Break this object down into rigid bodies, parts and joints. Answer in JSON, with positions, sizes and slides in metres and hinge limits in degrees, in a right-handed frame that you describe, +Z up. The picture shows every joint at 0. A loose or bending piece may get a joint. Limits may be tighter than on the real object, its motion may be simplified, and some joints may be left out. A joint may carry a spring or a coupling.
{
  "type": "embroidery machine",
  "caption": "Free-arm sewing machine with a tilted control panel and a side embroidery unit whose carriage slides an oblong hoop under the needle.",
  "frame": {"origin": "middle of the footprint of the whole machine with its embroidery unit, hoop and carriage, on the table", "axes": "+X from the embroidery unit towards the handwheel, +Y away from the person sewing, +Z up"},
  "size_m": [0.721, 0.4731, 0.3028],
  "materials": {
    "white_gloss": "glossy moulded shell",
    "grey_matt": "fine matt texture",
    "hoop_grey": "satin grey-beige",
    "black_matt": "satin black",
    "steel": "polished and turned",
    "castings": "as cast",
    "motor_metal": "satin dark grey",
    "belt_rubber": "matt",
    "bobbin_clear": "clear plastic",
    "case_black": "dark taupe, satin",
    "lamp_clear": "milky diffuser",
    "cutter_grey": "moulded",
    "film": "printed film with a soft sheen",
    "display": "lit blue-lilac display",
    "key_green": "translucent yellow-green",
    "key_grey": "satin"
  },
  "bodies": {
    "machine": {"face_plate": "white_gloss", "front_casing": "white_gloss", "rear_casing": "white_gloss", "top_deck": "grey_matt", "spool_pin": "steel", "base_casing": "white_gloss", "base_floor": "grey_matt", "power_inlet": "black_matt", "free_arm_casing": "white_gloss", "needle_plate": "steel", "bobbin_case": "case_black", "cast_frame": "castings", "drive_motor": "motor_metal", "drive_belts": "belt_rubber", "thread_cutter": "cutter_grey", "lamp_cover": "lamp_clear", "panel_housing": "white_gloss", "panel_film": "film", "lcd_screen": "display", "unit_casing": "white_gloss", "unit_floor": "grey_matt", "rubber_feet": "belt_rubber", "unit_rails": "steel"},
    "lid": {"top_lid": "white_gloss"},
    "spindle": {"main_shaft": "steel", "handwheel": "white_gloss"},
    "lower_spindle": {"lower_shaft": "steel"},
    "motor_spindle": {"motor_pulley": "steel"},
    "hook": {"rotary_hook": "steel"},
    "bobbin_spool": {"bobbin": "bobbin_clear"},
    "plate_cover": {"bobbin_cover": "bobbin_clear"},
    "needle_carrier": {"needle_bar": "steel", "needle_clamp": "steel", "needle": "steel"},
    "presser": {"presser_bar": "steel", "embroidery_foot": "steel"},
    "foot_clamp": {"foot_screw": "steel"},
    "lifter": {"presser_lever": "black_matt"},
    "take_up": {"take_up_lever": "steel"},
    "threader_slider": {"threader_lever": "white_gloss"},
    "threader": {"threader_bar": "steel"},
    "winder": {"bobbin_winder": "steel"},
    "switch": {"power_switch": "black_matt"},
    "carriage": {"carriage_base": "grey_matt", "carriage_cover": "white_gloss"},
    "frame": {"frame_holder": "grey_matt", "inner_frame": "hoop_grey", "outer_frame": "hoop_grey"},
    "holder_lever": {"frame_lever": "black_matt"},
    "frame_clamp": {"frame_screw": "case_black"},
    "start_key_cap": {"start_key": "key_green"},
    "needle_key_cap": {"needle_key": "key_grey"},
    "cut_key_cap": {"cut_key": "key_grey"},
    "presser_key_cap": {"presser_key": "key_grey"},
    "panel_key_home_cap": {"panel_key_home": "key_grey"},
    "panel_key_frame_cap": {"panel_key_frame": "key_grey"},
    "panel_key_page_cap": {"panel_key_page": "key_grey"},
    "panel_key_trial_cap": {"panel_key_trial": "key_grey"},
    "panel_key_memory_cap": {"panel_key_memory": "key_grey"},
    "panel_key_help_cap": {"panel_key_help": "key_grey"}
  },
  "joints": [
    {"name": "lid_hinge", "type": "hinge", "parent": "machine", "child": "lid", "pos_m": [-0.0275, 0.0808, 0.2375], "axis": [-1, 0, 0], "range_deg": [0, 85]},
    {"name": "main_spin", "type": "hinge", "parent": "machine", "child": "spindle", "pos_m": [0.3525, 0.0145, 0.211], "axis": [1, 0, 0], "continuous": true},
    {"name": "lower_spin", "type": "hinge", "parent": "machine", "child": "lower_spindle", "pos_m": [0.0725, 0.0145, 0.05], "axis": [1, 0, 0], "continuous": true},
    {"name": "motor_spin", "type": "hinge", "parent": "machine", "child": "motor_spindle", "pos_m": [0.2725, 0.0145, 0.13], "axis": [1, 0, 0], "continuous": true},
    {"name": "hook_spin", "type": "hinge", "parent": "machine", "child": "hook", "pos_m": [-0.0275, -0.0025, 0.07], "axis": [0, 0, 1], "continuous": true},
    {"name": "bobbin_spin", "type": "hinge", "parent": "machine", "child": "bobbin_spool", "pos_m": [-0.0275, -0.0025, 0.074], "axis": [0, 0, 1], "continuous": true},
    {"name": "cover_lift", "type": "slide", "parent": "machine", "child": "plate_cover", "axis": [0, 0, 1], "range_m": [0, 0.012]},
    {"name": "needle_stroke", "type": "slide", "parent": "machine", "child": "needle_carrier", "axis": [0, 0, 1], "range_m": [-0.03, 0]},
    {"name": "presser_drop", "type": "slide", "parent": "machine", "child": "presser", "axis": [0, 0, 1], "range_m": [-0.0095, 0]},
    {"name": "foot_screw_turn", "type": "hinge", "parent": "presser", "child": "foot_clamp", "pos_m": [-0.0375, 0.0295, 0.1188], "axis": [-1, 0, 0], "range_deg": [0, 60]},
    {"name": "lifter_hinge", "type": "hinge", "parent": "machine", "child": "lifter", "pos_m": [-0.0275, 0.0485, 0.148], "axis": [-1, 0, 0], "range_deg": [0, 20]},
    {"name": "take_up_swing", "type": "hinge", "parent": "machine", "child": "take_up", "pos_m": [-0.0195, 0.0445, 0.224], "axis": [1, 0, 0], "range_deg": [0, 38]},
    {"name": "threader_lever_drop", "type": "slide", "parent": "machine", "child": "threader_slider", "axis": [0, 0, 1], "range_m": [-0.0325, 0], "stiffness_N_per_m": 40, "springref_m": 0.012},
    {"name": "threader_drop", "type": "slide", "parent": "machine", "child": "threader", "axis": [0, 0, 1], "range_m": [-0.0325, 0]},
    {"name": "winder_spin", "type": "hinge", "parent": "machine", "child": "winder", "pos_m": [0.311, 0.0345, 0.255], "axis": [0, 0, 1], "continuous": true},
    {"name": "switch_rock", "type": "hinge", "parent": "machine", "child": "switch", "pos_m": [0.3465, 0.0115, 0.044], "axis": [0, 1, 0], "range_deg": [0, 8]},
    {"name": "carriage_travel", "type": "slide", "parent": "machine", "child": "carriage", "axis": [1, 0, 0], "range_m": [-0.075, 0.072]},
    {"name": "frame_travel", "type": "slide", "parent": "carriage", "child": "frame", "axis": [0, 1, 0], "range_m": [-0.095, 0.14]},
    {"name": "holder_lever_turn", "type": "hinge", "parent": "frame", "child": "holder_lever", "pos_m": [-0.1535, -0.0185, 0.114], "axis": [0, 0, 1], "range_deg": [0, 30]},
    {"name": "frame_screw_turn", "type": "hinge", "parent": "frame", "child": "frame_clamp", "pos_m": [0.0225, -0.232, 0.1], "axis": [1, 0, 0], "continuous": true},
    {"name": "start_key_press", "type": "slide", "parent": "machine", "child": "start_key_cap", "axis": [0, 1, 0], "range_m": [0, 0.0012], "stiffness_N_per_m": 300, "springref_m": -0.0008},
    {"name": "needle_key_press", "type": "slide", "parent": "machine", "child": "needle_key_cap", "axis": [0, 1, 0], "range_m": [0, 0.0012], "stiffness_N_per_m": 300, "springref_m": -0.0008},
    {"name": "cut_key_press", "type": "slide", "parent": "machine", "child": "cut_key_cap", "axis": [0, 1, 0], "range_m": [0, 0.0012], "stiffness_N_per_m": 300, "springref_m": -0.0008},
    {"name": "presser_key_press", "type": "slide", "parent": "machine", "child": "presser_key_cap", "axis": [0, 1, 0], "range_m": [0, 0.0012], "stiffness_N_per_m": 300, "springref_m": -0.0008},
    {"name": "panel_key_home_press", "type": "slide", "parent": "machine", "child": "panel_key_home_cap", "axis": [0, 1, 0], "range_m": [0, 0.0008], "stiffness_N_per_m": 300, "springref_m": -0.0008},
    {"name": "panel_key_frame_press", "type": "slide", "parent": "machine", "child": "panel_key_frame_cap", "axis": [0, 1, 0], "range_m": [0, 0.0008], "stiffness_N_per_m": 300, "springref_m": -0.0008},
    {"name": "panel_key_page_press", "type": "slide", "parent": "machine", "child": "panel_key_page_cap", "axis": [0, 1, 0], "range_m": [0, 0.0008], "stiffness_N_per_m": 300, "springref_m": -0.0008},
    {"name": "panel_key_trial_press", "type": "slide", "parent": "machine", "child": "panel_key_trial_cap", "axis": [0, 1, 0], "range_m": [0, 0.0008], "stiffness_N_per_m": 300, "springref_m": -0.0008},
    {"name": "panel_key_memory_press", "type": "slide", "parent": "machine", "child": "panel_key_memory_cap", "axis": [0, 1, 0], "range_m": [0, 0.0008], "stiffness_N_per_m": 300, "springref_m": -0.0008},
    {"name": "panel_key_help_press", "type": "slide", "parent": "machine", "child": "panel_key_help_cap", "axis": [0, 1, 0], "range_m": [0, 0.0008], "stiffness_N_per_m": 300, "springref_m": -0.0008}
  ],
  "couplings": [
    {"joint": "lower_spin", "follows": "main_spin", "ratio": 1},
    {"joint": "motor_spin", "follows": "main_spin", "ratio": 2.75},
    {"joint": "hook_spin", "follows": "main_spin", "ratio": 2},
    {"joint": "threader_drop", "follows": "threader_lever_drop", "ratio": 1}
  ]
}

· · · · ·

#### [SHORT PROBLEM]
Go through the preceding material and copy each line that has the word "joints".

#### [COMPLETED EXERCISE]
Break this object down into rigid bodies, parts and joints. Answer in JSON, with positions, sizes and slides in metres and hinge limits in degrees, in a right-handed frame that you describe, +Z up. The picture shows every joint at 0. A loose or bending piece may get a joint. Limits may be tighter than on the real object, its motion may be simplified, and some joints may be left out. A joint may carry a spring or a coupling.
  "joints": [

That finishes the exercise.